### EXERCISE TASK
Determine the number of lines in the listing below where the string "joints" occurs; answer with the number alone.

start STORED ROWS

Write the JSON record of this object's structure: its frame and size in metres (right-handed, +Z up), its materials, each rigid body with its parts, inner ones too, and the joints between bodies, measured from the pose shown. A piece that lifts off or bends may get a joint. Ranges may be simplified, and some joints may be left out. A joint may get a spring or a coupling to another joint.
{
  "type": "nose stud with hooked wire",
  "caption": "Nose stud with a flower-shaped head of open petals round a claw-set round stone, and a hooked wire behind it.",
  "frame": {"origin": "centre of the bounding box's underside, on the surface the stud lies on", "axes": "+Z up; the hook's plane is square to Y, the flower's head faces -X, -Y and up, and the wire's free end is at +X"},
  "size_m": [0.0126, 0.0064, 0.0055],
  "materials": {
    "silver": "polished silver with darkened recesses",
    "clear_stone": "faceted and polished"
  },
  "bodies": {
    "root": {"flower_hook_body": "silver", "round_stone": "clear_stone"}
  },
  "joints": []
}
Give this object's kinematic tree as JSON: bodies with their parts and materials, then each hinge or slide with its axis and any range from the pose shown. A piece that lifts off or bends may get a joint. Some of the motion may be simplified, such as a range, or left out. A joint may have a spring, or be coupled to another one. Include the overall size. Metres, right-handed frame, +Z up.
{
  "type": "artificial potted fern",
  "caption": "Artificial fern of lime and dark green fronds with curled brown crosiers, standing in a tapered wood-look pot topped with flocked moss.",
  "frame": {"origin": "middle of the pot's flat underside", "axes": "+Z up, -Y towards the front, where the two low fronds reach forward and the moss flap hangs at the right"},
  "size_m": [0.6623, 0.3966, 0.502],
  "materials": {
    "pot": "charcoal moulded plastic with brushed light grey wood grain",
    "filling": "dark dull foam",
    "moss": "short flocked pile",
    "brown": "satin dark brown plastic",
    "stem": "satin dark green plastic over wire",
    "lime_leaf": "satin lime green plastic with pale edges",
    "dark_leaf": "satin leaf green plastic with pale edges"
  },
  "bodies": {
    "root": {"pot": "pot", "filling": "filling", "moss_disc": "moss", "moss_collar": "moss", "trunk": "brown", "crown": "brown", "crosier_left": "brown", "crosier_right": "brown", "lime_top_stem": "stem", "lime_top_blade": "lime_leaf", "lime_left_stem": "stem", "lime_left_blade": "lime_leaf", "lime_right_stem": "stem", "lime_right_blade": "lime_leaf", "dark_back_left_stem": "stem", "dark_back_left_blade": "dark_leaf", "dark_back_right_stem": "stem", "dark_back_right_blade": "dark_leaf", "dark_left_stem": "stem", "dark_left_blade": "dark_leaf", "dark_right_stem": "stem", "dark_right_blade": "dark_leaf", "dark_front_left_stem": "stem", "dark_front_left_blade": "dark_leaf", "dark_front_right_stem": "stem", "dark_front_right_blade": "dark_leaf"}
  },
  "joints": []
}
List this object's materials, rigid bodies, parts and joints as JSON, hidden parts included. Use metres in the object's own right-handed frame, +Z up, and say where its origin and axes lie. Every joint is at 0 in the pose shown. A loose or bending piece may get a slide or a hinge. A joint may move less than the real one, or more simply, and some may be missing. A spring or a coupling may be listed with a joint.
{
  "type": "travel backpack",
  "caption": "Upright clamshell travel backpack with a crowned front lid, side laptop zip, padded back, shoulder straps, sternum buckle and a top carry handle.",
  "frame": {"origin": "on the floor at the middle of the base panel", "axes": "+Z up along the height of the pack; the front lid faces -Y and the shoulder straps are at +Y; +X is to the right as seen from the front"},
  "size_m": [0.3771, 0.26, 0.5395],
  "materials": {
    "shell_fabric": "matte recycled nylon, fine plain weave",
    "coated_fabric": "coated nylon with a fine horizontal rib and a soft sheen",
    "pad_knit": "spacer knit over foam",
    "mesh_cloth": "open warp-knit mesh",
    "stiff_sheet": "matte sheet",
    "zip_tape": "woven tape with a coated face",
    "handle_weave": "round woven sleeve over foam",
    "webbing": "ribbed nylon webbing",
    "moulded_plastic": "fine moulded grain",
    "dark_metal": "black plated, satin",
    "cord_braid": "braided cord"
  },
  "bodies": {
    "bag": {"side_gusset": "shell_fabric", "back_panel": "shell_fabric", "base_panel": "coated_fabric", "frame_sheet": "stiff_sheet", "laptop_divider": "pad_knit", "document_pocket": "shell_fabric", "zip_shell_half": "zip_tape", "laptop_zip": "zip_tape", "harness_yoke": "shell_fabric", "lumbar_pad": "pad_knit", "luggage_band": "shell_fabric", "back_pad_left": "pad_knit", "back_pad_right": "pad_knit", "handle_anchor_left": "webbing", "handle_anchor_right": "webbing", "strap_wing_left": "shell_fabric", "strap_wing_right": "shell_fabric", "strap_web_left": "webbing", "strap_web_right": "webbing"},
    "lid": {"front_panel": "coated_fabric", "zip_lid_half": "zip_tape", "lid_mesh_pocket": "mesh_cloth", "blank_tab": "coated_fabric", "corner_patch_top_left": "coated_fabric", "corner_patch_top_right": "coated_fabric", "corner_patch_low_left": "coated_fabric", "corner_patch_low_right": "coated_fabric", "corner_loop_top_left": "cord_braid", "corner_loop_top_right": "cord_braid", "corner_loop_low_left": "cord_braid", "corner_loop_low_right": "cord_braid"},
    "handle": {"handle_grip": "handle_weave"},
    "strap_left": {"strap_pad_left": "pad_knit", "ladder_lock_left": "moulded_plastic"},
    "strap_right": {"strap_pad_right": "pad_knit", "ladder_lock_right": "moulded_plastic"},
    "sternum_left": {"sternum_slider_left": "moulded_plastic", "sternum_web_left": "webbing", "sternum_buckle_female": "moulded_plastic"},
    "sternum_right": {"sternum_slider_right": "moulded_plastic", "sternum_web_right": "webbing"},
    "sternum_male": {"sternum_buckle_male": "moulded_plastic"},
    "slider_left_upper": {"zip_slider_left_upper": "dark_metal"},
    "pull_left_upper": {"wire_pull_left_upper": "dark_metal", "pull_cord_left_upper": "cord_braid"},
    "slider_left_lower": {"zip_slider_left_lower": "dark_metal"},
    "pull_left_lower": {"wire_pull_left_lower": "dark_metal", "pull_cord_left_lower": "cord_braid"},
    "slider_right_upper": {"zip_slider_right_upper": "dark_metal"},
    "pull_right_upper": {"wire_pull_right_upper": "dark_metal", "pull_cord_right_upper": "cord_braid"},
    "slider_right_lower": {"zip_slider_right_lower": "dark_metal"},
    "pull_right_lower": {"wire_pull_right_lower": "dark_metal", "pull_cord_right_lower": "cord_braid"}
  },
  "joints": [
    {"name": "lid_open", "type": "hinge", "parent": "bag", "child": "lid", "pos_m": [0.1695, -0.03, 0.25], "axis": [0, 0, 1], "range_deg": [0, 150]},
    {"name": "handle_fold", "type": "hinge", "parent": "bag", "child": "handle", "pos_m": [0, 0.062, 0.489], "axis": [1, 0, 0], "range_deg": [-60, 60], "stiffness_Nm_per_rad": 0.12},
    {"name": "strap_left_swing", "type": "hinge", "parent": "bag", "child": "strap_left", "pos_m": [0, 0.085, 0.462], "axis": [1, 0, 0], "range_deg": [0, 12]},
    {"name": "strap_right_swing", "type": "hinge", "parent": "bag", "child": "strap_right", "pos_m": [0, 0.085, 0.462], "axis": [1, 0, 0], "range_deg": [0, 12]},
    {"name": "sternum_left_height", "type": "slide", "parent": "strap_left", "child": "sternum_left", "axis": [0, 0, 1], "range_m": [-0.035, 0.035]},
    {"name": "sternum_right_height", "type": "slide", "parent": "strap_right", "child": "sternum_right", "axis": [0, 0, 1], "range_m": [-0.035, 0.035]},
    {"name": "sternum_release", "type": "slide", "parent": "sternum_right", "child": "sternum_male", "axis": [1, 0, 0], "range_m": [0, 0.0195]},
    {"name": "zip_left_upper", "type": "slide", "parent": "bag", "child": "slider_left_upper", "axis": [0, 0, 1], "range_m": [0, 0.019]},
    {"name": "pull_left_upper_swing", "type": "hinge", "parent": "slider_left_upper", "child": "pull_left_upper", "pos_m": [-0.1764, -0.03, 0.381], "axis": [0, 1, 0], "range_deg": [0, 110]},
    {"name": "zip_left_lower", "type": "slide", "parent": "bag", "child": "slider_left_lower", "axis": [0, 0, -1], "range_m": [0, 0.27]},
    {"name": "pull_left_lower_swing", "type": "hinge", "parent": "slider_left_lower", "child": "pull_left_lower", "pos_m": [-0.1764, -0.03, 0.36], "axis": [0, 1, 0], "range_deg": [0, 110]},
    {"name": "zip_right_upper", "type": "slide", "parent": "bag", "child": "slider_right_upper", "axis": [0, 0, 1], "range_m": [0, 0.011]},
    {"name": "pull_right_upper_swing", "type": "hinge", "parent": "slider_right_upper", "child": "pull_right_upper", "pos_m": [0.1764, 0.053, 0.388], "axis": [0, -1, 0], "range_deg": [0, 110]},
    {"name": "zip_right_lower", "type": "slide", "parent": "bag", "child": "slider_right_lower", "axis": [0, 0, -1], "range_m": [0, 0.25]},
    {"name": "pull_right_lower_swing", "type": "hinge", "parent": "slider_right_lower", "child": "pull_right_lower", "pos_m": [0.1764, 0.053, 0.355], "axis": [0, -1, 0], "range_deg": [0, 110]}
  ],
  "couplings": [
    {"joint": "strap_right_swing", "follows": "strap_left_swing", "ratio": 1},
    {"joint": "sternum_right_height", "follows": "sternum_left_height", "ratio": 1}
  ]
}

end STORED ROWS

### EXPECTED ANSWER
5